Templeman died in 1945 and his wife Gail deeded the 1760-era landmark to the state in 1954. She didn’t have to. The scenic Little Harbor point with the ancient yellow mansion might have become a gorgeous condo park, or the home of another wealthy American family. But today it is open for tours, picnics, art exhibits, weddings, lectures and an annual lilac festival.

Today the state of New Hampshire groans over the few dollars that it spends keeping one of the nation’s most fascinating buildings standing. Today the city of Portsmouth, once a hard-knuckle seaport of blue collar workers, is considered a cultural Mecca, thanks in part, to the Coolidge influence. Today anyone with seven dollars ($3 for kids) can tour the rooms where the governor worked and Molly Coolidge and her siblings played.
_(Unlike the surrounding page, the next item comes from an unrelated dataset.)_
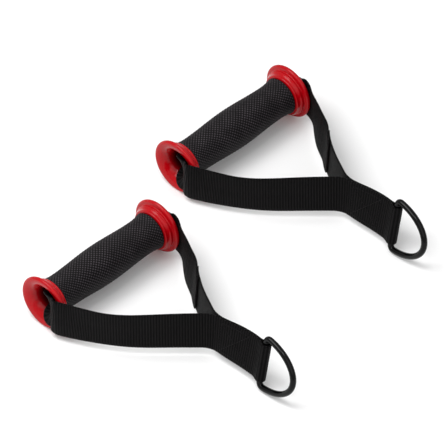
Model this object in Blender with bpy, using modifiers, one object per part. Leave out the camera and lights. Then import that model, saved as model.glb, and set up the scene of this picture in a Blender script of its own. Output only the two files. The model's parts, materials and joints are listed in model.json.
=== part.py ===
"""A pair of stirrup handles for a pulley, cable or resistance band.

Each handle is a grip (core tube, rubber sleeve and two trumpet flanges) that turns on a webbing
yoke. The yoke's strap runs through the tube, round both flanges, and its two legs meet in a
doubled tail that is looped round the bar of a D-ring.

In each handle's own frame X runs along the grip, the ring lies towards -Y, Z is up, and the
origin is on the floor under the middle of the grip. The pair is placed so that the middle of
its footprint is the world's origin. Lengths are in metres.
"""
import math

import bmesh
import bpy
import numpy as np
from mathutils import Matrix, Vector

MM = 0.001

# The pair
FAR_HANDLE_SHIFT = Vector((207.8, 42.2, 0.0)) * MM
PIECE_GAP = 0.3 * MM
LAP_GAP = 0.4 * MM

# Grip
GRIP_LENGTH = 145.0 * MM
TUBE_BORE_RADIUS = 12.2 * MM
TUBE_WALL = 1.2 * MM
SLEEVE_BARREL_RADIUS = 18.2 * MM
SLEEVE_NECK_RADIUS = 16.2 * MM
SLEEVE_FLARE_RADIUS = 18.2 * MM
SLEEVE_NECK_FROM_END = 12.5 * MM

# Flanges
LIP_RADIUS = 26.0 * MM
LIP_THICKNESS = 4.4 * MM
COLLAR_RADIUS = 20.6 * MM
COLLAR_LENGTH = 7.0 * MM
COLLAR_STEP = 1.0 * MM
COLLAR_CHAMFER = 0.6 * MM
COLLAR_STEP_FROM = 0.4
COLLAR_STEP_TO = 0.5
SPIGOT_WALL = 1.0 * MM
SPIGOT_LENGTH = 12.0 * MM
FUNNEL_LENGTH = 18.0 * MM

# Webbing
WEB_WIDTH = 38.0 * MM
WEB_THICKNESS = 1.8 * MM
WEB_TUBE_END_FROM_LIP = 22.5 * MM
CURL_OPENS_BEFORE_LIP = 14.5 * MM
CURL_ENDS_PAST_LIP = 2.0 * MM
CURL_OPENING = 2.8
CURL_WITHIN_TUBE_RADII = 1.5
FUNNEL_POINTS = [(-12.5, 0.0), (-4.5, 0.45), (1.1, 1.65)]

# Tail and ring
TAIL_LENGTH = 51.0 * MM
TAIL_LEAN = math.radians(12.0)
TAIL_YAW = math.radians(1.8)
TAIL_HINGE_FROM_LEGS = 2.0 * MM
RING_WIRE_RADIUS = 2.85 * MM
RING_HALF_BAR = 25.0 * MM
RING_DEPTH = 39.5 * MM
RING_CORNER_RADIUS = 4.0 * MM
RING_SWING = math.radians(-7.0)
LOOP_CLEARANCE = 0.35 * MM
LOOP_NECK_LENGTH = 9.5 * MM
LOOP_ROUND_FROM_DEG = -25.0
RING_OFF_FLOOR = 0.1 * MM

# Stitching
THREAD_WIDTH = 1.0 * MM
THREAD_HEIGHT = 0.4 * MM
BOX_STITCH_SIDE = 31.0 * MM
BOX_STITCH_FROM_TAIL_END = 1.5 * MM
LAP_STITCH_LENGTH = 7.0 * MM
LAP_STITCH_AT = 0.14
LAP_STITCH_IN_FROM_EDGE = 3.0 * MM

# Facets
TURN_STEPS = 32
WIRE_STEP = 2.6 * MM
FACE_STEP = 0.01
FLANGE_ARC_STEPS = 6
SLEEVE_STEPS = 16
ROUTE_SAMPLES = 1200
LOOP_SAMPLES = 60
TANGENT_STEP = 0.002
# Facets along and across each stretch of the strap
TUBE_WEB_FACETS = (2, 14)
LEFT_LEG_FACETS = (44, 10)
RIGHT_LEG_FACETS = (42, 10)
LAP_LEG_FACETS = (16, 2)
LOOP_FACETS = (28, 2)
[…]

The grounds and the gallery are free to the public.

All this – and every other historic house in town — is thanks to “those rich folks” who as we all know, are forever exploiting the poor.

SOURCES: (1) “The Coolidge Years” a short DVD documentary by Dennis N. Kleinman; (2) Building Portsmouth by Prof. Richard M. Candee; (3) Once I Was Very Young by Mary Coolidge Perkins with an introduction by Woody Openo.

Copyright © 2009 by J. Dennis Robinson, All rights reserved.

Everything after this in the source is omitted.